The inadequacy of current criminal sanctions to act as a deterrent or to achieve adequate reparation has often been criticised. Although spreading viruses is an offence punishable with a prison sentence in the UK under the Computer Misuse Act (CMA), very few virus writers are brought to face the courts.
Despite improved cross-border co-operation between police agencies, the majority of virus authors continue to evade prosecution due to the difficulty in obtaining sufficient evidence and the understandable reluctance of victims to come forward.
Indeed, the most recent success, the arrest of the suspected Sasser author, was the primarily the result of a Microsoft bounty fund to encourage informants on virus writers, rather than a police investigation.
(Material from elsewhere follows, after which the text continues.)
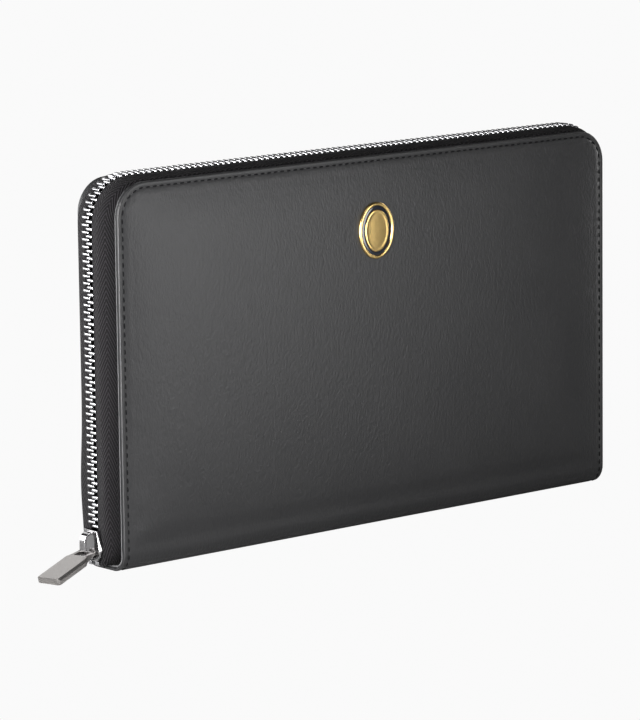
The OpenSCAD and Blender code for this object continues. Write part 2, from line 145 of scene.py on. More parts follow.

Even when a virus writer is arrested, organisations often feel that there is little value in seeking compensation from the virus authors, who often have little financial wealth. Instead, they focus their effort and resource in cleaning up systems and preventing a similar occurrence.
Onward virus transmission
The actions of viruses such as SoBig, which used infected machines as spam engines to spread to other networks, also raises the question of liability for passing the virus to other networks.
To date, there has been little evidence of any claim for losses following the onward transmission of a virus from network to network.
Such a case would be difficult to prove in an environment where there is no single or effective solution for preventing infection or cross-infection.
However, software suppliers, or ongoing electronic data services are being asked to warrant that “all reasonable steps” are taken to prevent cross-infection.
Whilst this shies away from being an absolute guarantee, it does put the onus back onto a supplier to protect their customers.
With many of the potential liabilities arising out of contractual relationships, company’s can help mitigate some of the risks by practising good contractual management. Meanwhile, complying with security standards such as BS 7799 - best practice recommendations for information security management - can decrease the risk of a virus infections.
MPs are currently reviewing UK computer misuse legislation, but even if this does strengthen the deterrent effect, the global nature of the problem means it will not have a significant impact on the increasing proliferation of viruses.
It is the diligent application of security patches, improved employee education over the risk of email attachments, and maintaining up-to-date anti-virus software that will remain key weapons in the fight to minimise the legal and commercial risks of virus infection.